Le projet de la loi sur la laïcité (LLE) comportait déjà, lors de son acceptation en 2019, une interdiction générale du port de signes religieux tant pour les représentant·es de l’État que les élu·es.
Une interdiction déjà jugée inconstitutionnelle
Saisie à l’époque par six recours, dont un de solidaritéS, la Chambre constitutionnelle de la Cour de justice avait invalidé un article de la LLE comportant une interdiction aux élu·es du Grand Conseil et aux conseiller·es municipaux·ales de porter des signes religieux ostentatoires lorsqu’ils et elles siègent.
Une nouvelle disposition visant la même interdiction mais intégrée à la Constitution genevoise cette fois, a été adoptée le 20 novembre 2025 par une majorité du parlement cantonal composée de l’UDC, du PLR, du MCG et du Centre.
Cette interdiction viole la liberté de croyance et de religion ainsi que le principe de l’égalité politique. Selon la jurisprudence de 2019, il a été admis que les parlementaires ne représentaient pas l’État, mais la société et sa diversité, y compris religieuse. À ce titre, celles et ceux-ci ont droit à la préservation de leurs libertés et ne devraient pas être soumis·es aux mêmes restrictions que les fonctionnaires, les membres de l’exécutif ou les magistrat·es. En outre, la mesure instaure une forme de discrimination en empêchant certain·es citoyen·es de s’engager politiquement en raison de leur apparence ou de leurs convictions.
Pour les recourant·es de 2019, le principe de la laïcité de l’État ne devait pas rimer avec l’absence de représentation spirituelle dans l’espace public. Ils et elles n’avaient pas obtenu gain de cause sur ce point.
Nouveau recours
Deux député·es vert·es genevois·es, Dilara Bayrak et Julien Nicolet-dit-Félix, ont saisi la même chambre pour contester cette nouvelle tentative de la droite d’introduire une interdiction déjà jugée inconstitutionnelle.

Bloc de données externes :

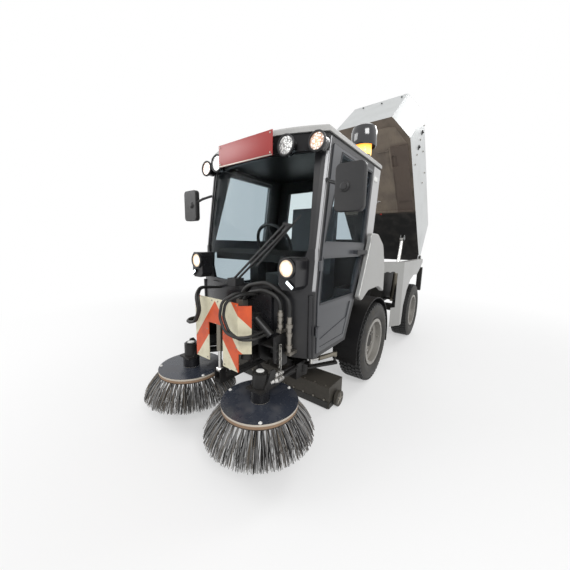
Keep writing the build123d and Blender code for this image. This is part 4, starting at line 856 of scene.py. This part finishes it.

Les député·es précité·es demandent l’effet suspensif afin d’éviter que le projet de loi soit soumis à la population et que celle-ci ne doive se prononcer sur une disposition susceptible d’être à nouveau invalidée.
À noter encore qu’en parallèle, un projet vise à retirer à la Chambre constitutionnelle la compétence de contrôler abstraitement les normes constitutionnelles, pour la confier à l’Assemblée fédérale. Si cette réforme était acceptée avant la votation populaire obligatoire sur la modification constitutionnelle, le recours en cours deviendrait sans objet.
En ligne de mire, c’est évidemment le voile des femmes musulmanes qui est visé par les attaques de la droite et du centre en dépit des violations démocratiques graves que ces attaques comportent.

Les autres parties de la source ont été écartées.